Praca jest dla ogromnej większości Niemców ważniejsza od dzieci, seksu i używania życia – wynika z sondażu opublikowanego przez “Die Zeit”. Blisko połowa ankietowanych opowiada się za urzędowym ograniczeniem wysokości zarobków.
Zdj. ilustracyjne /Frank May/DPA /PAP/EPA

85 proc. Niemców ocenia, że praca zawodowa jest dla nich bardzo ważna - pisze “Die Zeit", powołując się na badania przeprowadzone przez Ośrodek Naukowy Badań Społecznych (WZB) w Berlinie oraz instytut Infas w Bonn.

Możliwość “używania życia" za bardzo ważne uznało 82 proc. uczestników ankiety, posiadanie własnych dzieci - 78 proc., a dobry seks - tylko 52 proc.

Większość pracujących jest usatysfakcjonowana wykonywaną pracą. Aż 76 proc. odpowiedziało, że robi to, co zawsze chciało robić. Tylko 3,4 proc. jest niezadowolonych z wykonywanego zawodu - czytamy w "Die Zeit".

55 proc. uczestników badania zadeklarowało, że pracowaliby również wtedy, gdyby nie potrzebowali pieniędzy. Tylko 10 proc. jest odmiennego zdania. Ludzie poszukują dziś w pracy nie tylko pieniędzy i kariery, lecz przed wszystkim bliskości z innymi ludźmi, współpracy i sensu życia - mówi szefowa WZB Jutta Allmendinger. Niemcy kochają swoją pracę - dodaje.

44 proc. ankietowanych opowiedziało się za urzędowym ustaleniem górnego pułapu zarobków. 26 proc. uważa, że nie należy wprowadzać takich ograniczeń.

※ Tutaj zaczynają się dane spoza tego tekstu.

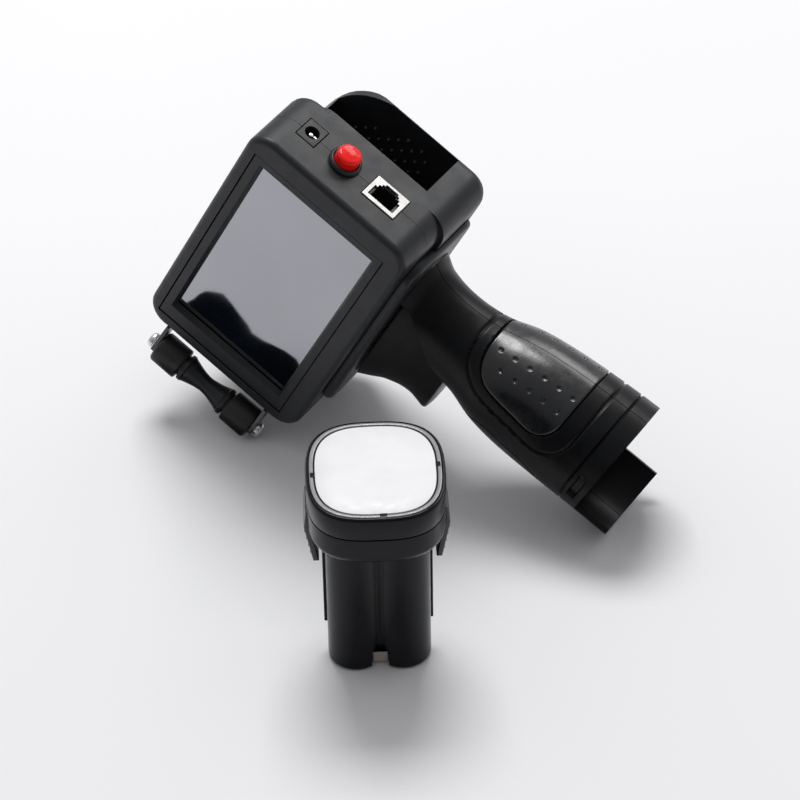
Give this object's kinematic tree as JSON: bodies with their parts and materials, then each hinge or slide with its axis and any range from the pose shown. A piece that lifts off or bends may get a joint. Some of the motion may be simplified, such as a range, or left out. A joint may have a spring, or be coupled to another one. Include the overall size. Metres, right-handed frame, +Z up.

W Niemczech czynnych zawodowo jest obecnie ponad 43 mln osób, co jest wynikiem rekordowym w historii zjednoczonych Niemiec.

"Die Zeit" pisze, że pozytywny stosunek Niemców do pracy sprawia, iż właśnie w tym kraju szansę na realizację miałby pomysł podstawowego wynagrodzenia wypłacanego wszystkim obywatelom niezależnie od tego, czy pracują.